Please note that when having custom objects stored in an array or a list, we need to write our own comparator for object comparison.

Sorting In Reverse Order:

When we wish you sort our array in reverse order/ descending order, we can use below mentioned Comparator to achieve it:

Integer[] arr = new Integer[] {9, 5, 6, 3, 1, 2};
Arrays.sort(arr, Collections.reverseOrder());
System.out.println(Arrays.toString(arr));

Note that we have used Integer array instead of type –int, as doing so will make the code compilation fail. The reason behind it is that the primitives are not expected to have custom comparators.
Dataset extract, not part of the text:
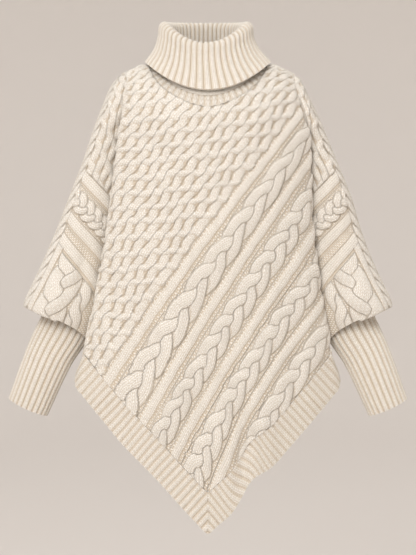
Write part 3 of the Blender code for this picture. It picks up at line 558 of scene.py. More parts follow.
def cuff_ring(side, station, angle, proud=0.0):
    """Points of the cuff; the angle runs from its outer side, and is negative in front."""
    middle = columns_of(*reads(CUFF, "x y level", station))
    half_width, half_depth = reads(CUFF, "half_width half_depth", station)
    wide = (half_width + proud) * np.cos(angle)
    deep = (half_depth + proud) * np.sin(angle)
    point = middle + columns_of(math.cos(CUFF_LEAN) * wide, deep, math.sin(CUFF_LEAN) * wide)
    return point * columns_of(side, 1.0, 1.0)


def sleeve_point(side, around, height):
    """Points of the sleeve, with its end turned up inside to meet the cuff."""
    point = sleeve_wall(side, around, height)
    end = read(SLEEVE_END, "level", np.abs(point[:, 0]))
    low_ones = point[:, 2] < end
    if not low_ones.any():
        return point
    side, around, height = side[low_ones], around[low_ones], height[low_ones]
    share = around / half_length(side, around, height)

    def wall_at(level):
        return sleeve_wall(side, share * half_length(side, around, level), level)

    def under_fold(level):
        spot = wall_at(level)
        return spot[:, 2] < read(SLEEVE_END, "level", np.abs(spot[:, 0]))

    edge = halve(height, height + FOLD_SEARCH, under_fold)
    fold = wall_at(edge)
    down = unit(fold - wall_at(edge + 0.003))
    angle = math.pi * share
    station = np.full(len(share), CUFF_MEET)
    seat = cuff_ring(side, station, angle, CUFF_CLEAR)
    outward = unit(cuff_ring(side, station, angle, 0.02) - seat)
    reach = lengths(seat - fold)[:, None]
    curve = (fold, fold + down * 0.45 * reach, seat + outward * 0.35 * reach, seat)
    below = (end - point[:, 2])[low_ones]
    point[low_ones] = bezier(curve, np.minimum(below / TURN_IN, 1.0))
    return point


def neck_edge(turn):
    """Height of the body's neck edge, where the turtleneck is sewn on."""
    x = NECK_WIDTH * np.sin(TAU * turn)
    y = NECK_MIDDLE - NECK_DEEP * np.cos(TAU * turn)

    def body_at(height):
        return np.where((y < 0)[:, None], front_point(x, height), back_point(x, height))

    edge = halve(np.full(len(x), -0.12), seam_height(x),
                 lambda height: np.abs(body_at(height)[:, 1]) > np.abs(y))
    return body_at(edge)[:, 2]


def collar_point(turn, part):
    """The turned-down tube; turn runs round from the front to the viewer's right."""
    part = np.clip(part, 0.0, 1.0)
    ahead = np.cos(TAU * turn)
    facing = ahead > 0
    width, side = reads(COLLAR, "width side", part)
    deep = np.where(facing, read(COLLAR, "to_front", part), read(COLLAR, "to_back", part))
    end = np.where(facing, read(COLLAR, "front", part), read(COLLAR, "back", part))
    lean = COLLAR_LEAN * np.minimum(1.0, part * 4) * np.minimum(1.0, (1.0 - part) / 0.3)
    height = side + (end - side) * ahead * ahead
    first, front, back = reads(COLLAR, "side front back", 0.0)
    last = np.where(facing, front, back)
    short = neck_edge(turn) - COLLAR_DROP - first - (last - first) * ahead * ahead
    height = height + short * smooth(1 - part / COLLAR_SETTLE)
    return columns_of(lean + width * np.sin(TAU * turn), NECK_MIDDLE - deep * ahead, height)


def cuff_point(side):
    def place(turn, part):
        return cuff_ring(np.full(len(turn), float(side)), part, TAU * turn)
    return place


def wale(repeat, along):
    """Places on the front cloth of stitch lines, at lengths along them from the hem seam."""
    foot, heading, turn = reads(WALE_GUIDES, "foot heading turn_per_metre", repeat)
    heading, turn = np.radians(heading), np.radians(turn)
    hem = math.atan(FRONT_SLOPE)
    side_x = -float(read(SIDES, "left_fold", -0.5))
    side_y = FRONT_TIP + HEM_BAND / math.cos(hem) - FRONT_SLOPE * side_x
    middle = heading - turn * along / 2
    return (side_x + foot * math.cos(hem) + along * np.cos(middle),
            side_y - foot * math.sin(hem) + along * np.sin(middle))


# ---- stitches ----
# Each pattern gives five rows for arrays of places: how far the cloth stands out, how purled it is,
# how deep in a crease it lies, and where it is across and along its own stitches. The purl and crease
# rows also set where the wool paints shade.

def rows_of(*values):
    return np.stack(np.broadcast_arrays(*values)).astype(float)


def tube(aside, half_width, power=0.52):
    """Height from 0 to 1 across a round strand."""
    q = np.clip(np.abs(aside) / half_width, 0, 1)
    return (1 - q * q) ** power


def strands(aside, along, count, period, sway, half_width, lift):
    """Crossing strands: a plait of three, or a rope of two."""
    best, second = np.zeros_like(aside), np.zeros_like(aside)
    across, run = aside.copy(), along.copy()
    rim = np.full_like(aside, 1.0)
    for strand in range(count):
        turn = TAU * (along / period + strand / count)
        slope = sway * TAU / period * np.cos(turn)
        over = -np.sin(2 * turn) if count == 3 else np.cos(turn)
        wide = half_width * np.sqrt(1 + slope ** 2)
        off = aside - sway * np.sin(turn)
        rise = (1 - lift + lift * over) * tube(off, wide)
        top = rise > best
        second = np.where(top, best, np.maximum(second, rise))
        best = np.where(top, rise, best)
        across = np.where(top, off / np.sqrt(1 + slope ** 2) + 0.05 * strand, across)
        run = np.where(top, along + 0.2 * strand, run)
        rim = np.minimum(rim, np.abs(np.abs(off) - wide))
    # Painted shade: where two strands meet, and along a strand's foot, strong on its +aside side, which the
    # light from the upper left leaves in shade, and faint on the other.
    meet = 0.60 * bell(best - second, 0.09) * (second > 0.03)
    rim = bell(rim, LINE_WIDTH) * (best < 0.5) * np.where(aside > 0, 0.9, 0.15)
    return best, np.maximum(meet, rim), across, run


def cable_stitches(repeat, along, knit):
    """Ridge, purl gutter, three-strand cable, purl gutter."""
    whole = np.floor(repeat)
    share = repeat - whole
    period, sway, half_width = reads(PLAITS, "period sway half_width", whole)
    cable = rope_of((share - 0.5) * REPEAT, along + 0.35 * period * whole,
                    (3, period, sway, half_width, 1.0), knit, 0.32)
    from_ridge = np.where(share > 0.5, share - 1, share) * REPEAT
    near_ridge = (share < CABLE_FROM) | (share > CABLE_TO)
    return np.where(near_ridge, ridge_stitches(from_ridge, along, knit), cable)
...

Similarly, when sorting a Collection in descending order, we can write a similar code:

Collections.sort(list, Collections.reverseOrder());

Conclusion:

We learned how to sort an array or a Collection like List, Set or Map in Java. We looked at sorting a Map both by key as well as values.

We also covered sorting an array or a Collection in descending order.